▶

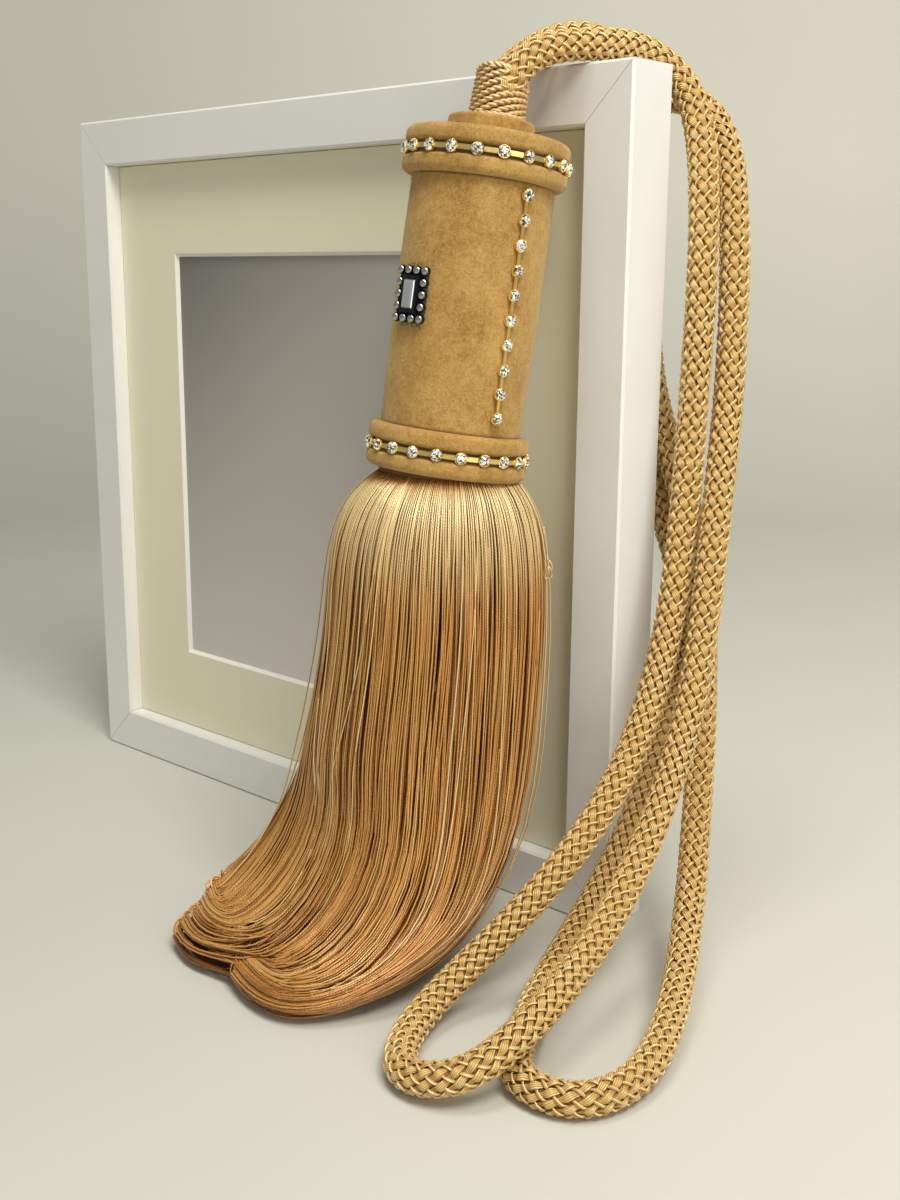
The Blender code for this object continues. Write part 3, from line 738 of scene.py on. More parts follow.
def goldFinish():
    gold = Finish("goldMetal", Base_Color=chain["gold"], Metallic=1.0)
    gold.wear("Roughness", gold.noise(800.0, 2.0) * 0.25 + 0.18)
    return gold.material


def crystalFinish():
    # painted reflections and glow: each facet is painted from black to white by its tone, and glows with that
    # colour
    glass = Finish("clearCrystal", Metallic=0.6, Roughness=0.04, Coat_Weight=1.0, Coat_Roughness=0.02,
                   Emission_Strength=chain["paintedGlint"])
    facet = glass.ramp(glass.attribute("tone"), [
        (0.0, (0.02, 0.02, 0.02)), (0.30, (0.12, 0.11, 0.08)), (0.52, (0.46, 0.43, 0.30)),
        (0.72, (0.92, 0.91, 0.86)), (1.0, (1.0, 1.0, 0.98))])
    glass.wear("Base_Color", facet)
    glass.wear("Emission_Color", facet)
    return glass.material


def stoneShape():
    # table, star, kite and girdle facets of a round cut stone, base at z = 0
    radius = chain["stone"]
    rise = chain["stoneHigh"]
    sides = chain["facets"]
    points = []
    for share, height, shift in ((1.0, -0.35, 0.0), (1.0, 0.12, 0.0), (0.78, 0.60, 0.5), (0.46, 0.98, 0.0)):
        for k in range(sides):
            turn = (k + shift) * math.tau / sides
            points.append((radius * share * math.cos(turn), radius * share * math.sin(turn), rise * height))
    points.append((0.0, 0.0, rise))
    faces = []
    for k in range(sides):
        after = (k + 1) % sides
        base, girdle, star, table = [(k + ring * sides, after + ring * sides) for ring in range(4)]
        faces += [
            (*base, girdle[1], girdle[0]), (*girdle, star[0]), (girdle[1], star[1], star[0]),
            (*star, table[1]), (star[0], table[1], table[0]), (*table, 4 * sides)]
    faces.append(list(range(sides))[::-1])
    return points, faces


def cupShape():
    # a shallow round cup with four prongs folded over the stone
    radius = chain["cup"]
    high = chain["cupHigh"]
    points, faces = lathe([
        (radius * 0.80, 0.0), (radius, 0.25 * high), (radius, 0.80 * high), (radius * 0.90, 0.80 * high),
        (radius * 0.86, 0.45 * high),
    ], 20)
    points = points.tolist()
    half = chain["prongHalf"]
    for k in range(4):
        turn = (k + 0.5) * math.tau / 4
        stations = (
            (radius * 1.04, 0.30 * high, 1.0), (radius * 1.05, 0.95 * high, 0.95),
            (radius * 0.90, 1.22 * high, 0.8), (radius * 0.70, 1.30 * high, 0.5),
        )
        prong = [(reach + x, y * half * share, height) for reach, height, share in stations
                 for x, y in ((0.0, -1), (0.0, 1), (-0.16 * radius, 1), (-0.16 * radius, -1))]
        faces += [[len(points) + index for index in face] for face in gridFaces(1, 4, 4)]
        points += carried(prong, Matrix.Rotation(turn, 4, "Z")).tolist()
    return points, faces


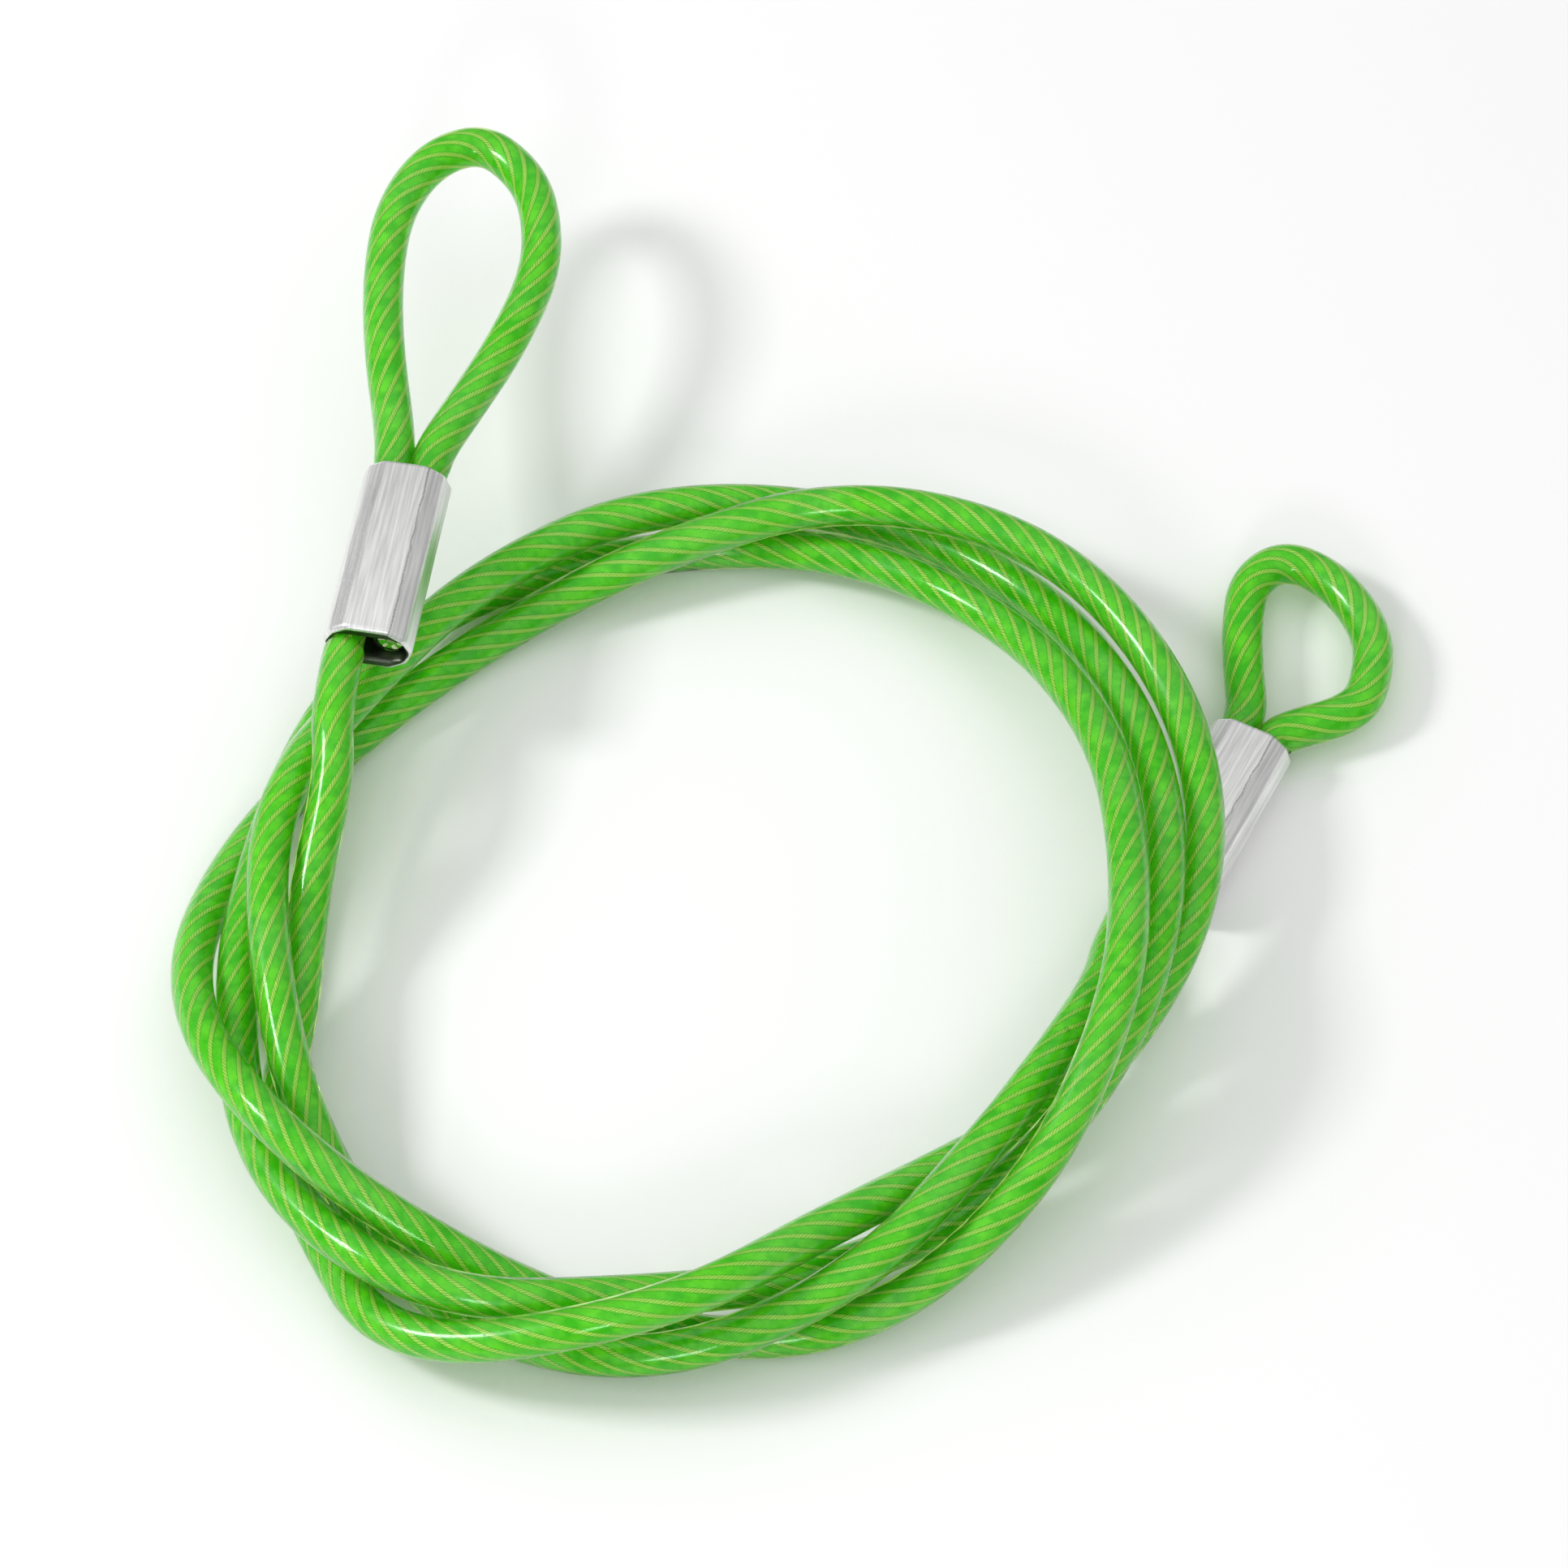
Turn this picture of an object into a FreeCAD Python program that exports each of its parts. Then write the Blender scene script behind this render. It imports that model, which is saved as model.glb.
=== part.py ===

◀

WORK TO BE COMPLETED: Exactly as shown, repeat every record.

EXERCISE SOLUTION:
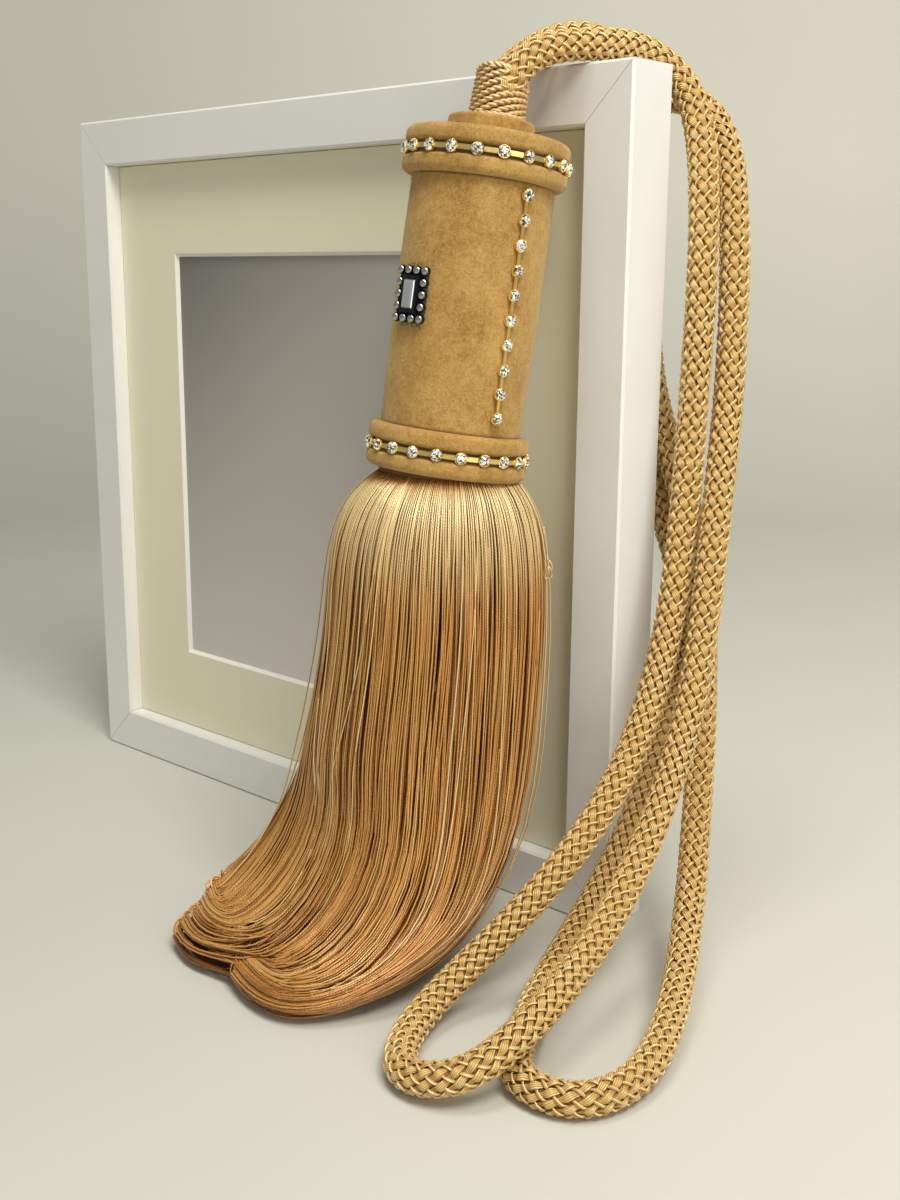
The Blender code for this object continues. Write part 3, from line 738 of scene.py on. More parts follow.
def goldFinish():
    gold = Finish("goldMetal", Base_Color=chain["gold"], Metallic=1.0)
    gold.wear("Roughness", gold.noise(800.0, 2.0) * 0.25 + 0.18)
    return gold.material


def crystalFinish():
    # painted reflections and glow: each facet is painted from black to white by its tone, and glows with that
    # colour
    glass = Finish("clearCrystal", Metallic=0.6, Roughness=0.04, Coat_Weight=1.0, Coat_Roughness=0.02,
                   Emission_Strength=chain["paintedGlint"])
    facet = glass.ramp(glass.attribute("tone"), [
        (0.0, (0.02, 0.02, 0.02)), (0.30, (0.12, 0.11, 0.08)), (0.52, (0.46, 0.43, 0.30)),
        (0.72, (0.92, 0.91, 0.86)), (1.0, (1.0, 1.0, 0.98))])
    glass.wear("Base_Color", facet)
    glass.wear("Emission_Color", facet)
    return glass.material


def stoneShape():
    # table, star, kite and girdle facets of a round cut stone, base at z = 0
    radius = chain["stone"]
    rise = chain["stoneHigh"]
    sides = chain["facets"]
    points = []
    for share, height, shift in ((1.0, -0.35, 0.0), (1.0, 0.12, 0.0), (0.78, 0.60, 0.5), (0.46, 0.98, 0.0)):
        for k in range(sides):
            turn = (k + shift) * math.tau / sides
            points.append((radius * share * math.cos(turn), radius * share * math.sin(turn), rise * height))
    points.append((0.0, 0.0, rise))
    faces = []
    for k in range(sides):
        after = (k + 1) % sides
        base, girdle, star, table = [(k + ring * sides, after + ring * sides) for ring in range(4)]
        faces += [
            (*base, girdle[1], girdle[0]), (*girdle, star[0]), (girdle[1], star[1], star[0]),
            (*star, table[1]), (star[0], table[1], table[0]), (*table, 4 * sides)]
    faces.append(list(range(sides))[::-1])
    return points, faces


def cupShape():
    # a shallow round cup with four prongs folded over the stone
    radius = chain["cup"]
    high = chain["cupHigh"]
    points, faces = lathe([
        (radius * 0.80, 0.0), (radius, 0.25 * high), (radius, 0.80 * high), (radius * 0.90, 0.80 * high),
        (radius * 0.86, 0.45 * high),
    ], 20)
    points = points.tolist()
    half = chain["prongHalf"]
    for k in range(4):
        turn = (k + 0.5) * math.tau / 4
        stations = (
            (radius * 1.04, 0.30 * high, 1.0), (radius * 1.05, 0.95 * high, 0.95),
            (radius * 0.90, 1.22 * high, 0.8), (radius * 0.70, 1.30 * high, 0.5),
        )
        prong = [(reach + x, y * half * share, height) for reach, height, share in stations
                 for x, y in ((0.0, -1), (0.0, 1), (-0.16 * radius, 1), (-0.16 * radius, -1))]
        faces += [[len(points) + index for index in face] for face in gridFaces(1, 4, 4)]
        points += carried(prong, Matrix.Rotation(turn, 4, "Z")).tolist()
    return points, faces


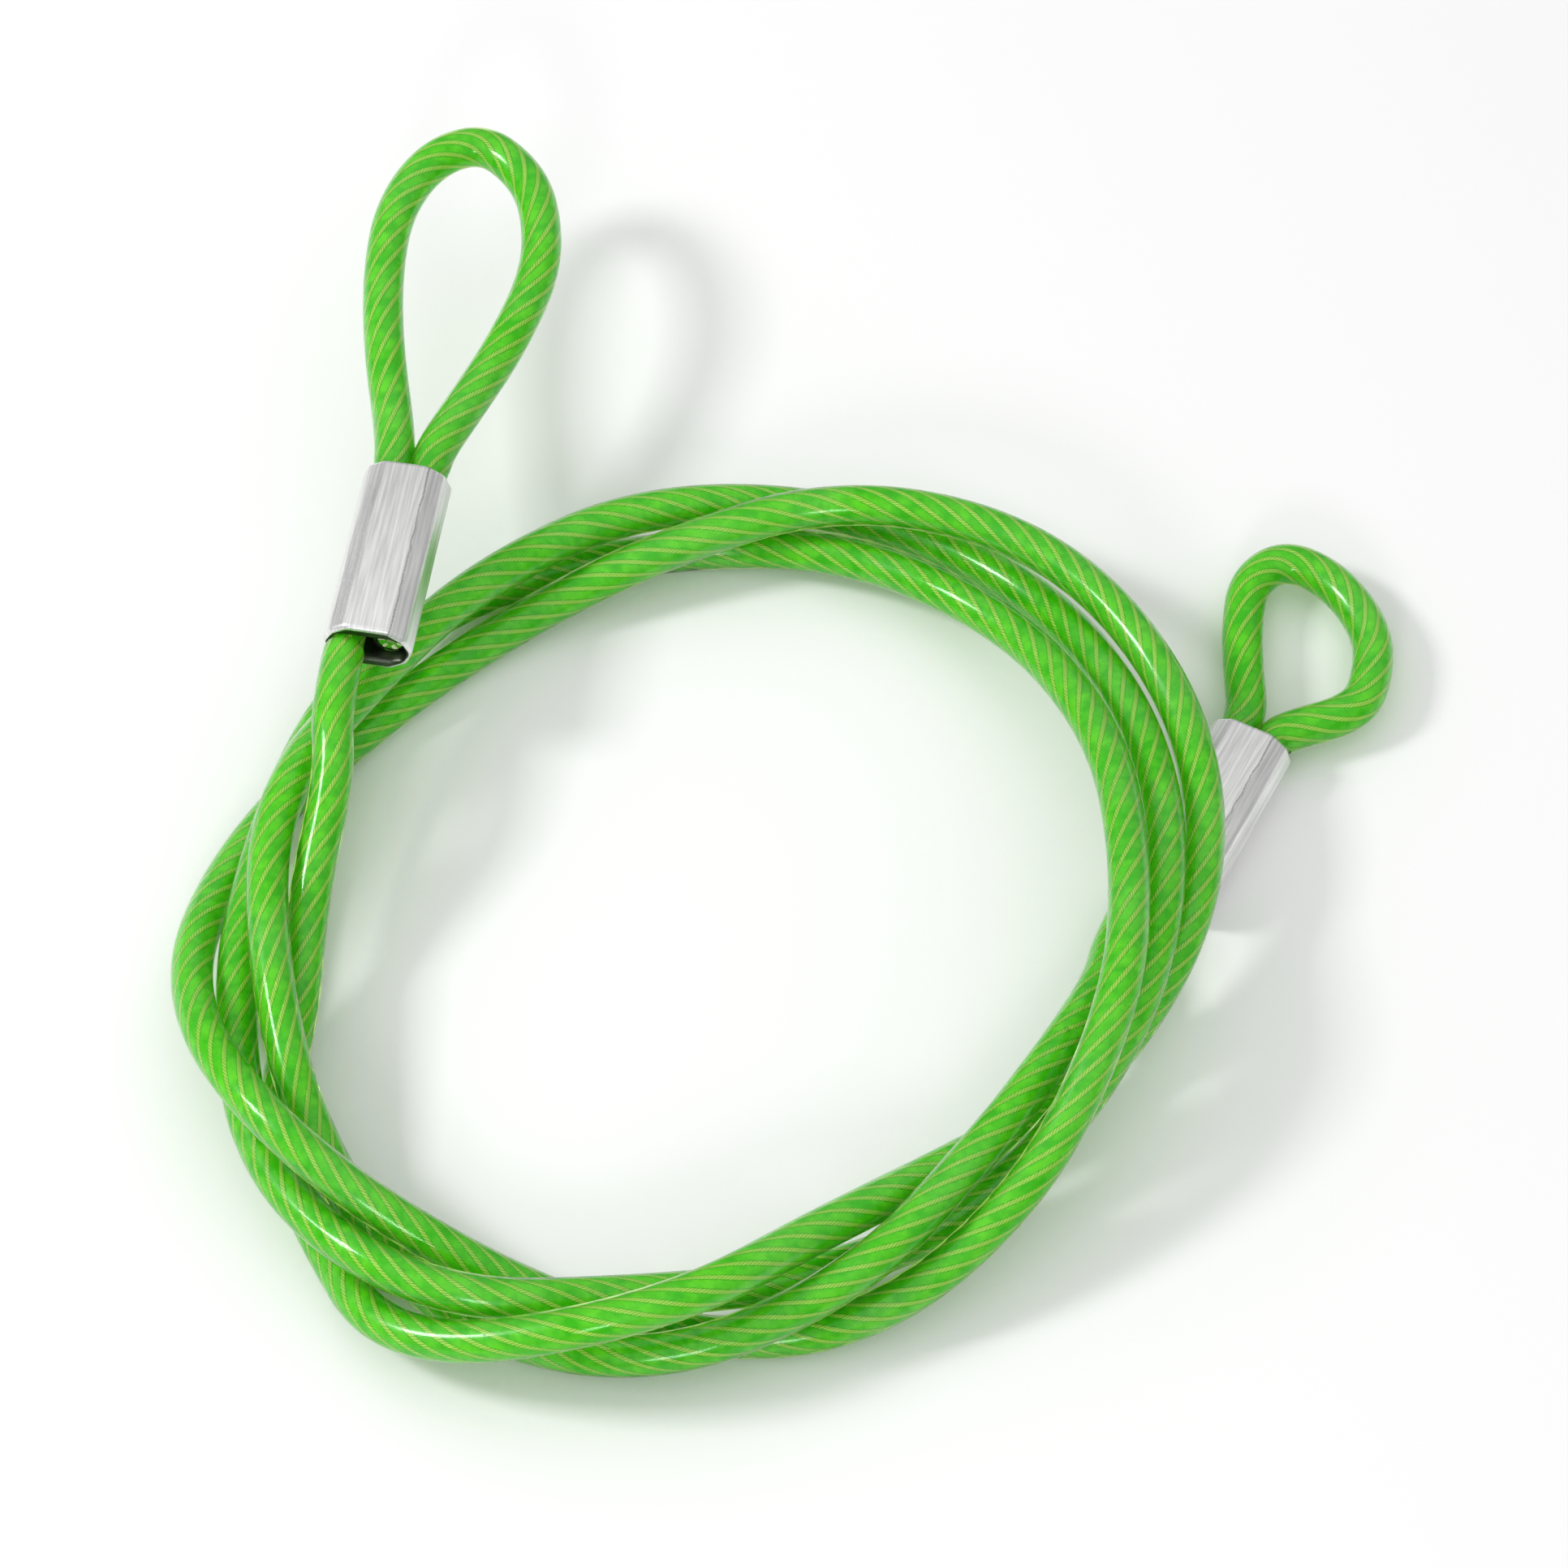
Turn this picture of an object into a FreeCAD Python program that exports each of its parts. Then write the Blender scene script behind this render. It imports that model, which is saved as model.glb.
=== part.py ===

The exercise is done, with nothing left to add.